To see the point I’m trying to make, it is worth stating what we’ve arrived at explicitly –

If two vectors \(u\) and \(v\) are orthogonal according to a metric \(\mathbf{g}\), then \(|u+v|^2 = |u|^2 + |v|^2\). (Note “orthogonal” means \(\langle u, v \rangle = 0\).)

At this point, given the definition of dot product, \(|u+v|^2 = |u|^2 + |v|^2 + 2\langle u,v\rangle\) by ordinary algebra and so if further we have \(\langle u,v\rangle = 0\) implies \(|u+v|^2 = |u|^2 + |v|^2\) is just like … duh!

In conclusion, we need the definition of a dot product to define the notion of a “right angle”. By the time we have that though, we’ve already assumed the form of the metric to be \(\langle u,v\rangle = \sum_{i}u_iv_i\) given an orthonormal set of basis vectors \(\{\hat{e}_i\}\) and there is no more “theorem” left to be “proven”. That’s the gist of my critique.

Furthermore, we can also see that taking the length definition according to this calculation, we can “derive” all the basic properties of “Euclidean geometry”.

Btw, Prof.
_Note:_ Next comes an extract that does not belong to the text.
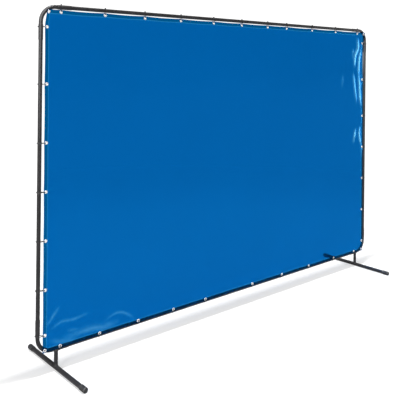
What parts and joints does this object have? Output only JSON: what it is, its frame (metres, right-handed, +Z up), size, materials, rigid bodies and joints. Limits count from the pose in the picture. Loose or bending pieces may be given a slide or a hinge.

C.K.Raju also dismisses this as a “theorem”, preferring to call it “Baudhayana’s calculation” instead. … But the reason for his dismissal is that “reasoning from axioms” constitutes a hegemony in mathematics and an inferior one compared to “reasoning from facts” according to him. The dismissal is the same though the rationale behind it is perhaps differently motivated. I do agree with his view that this has a strong bearing on math education, where the western approach has largely gone with “reasoning from facts” for pedagogy, but we’re still stuck in India with the “Greek gods”.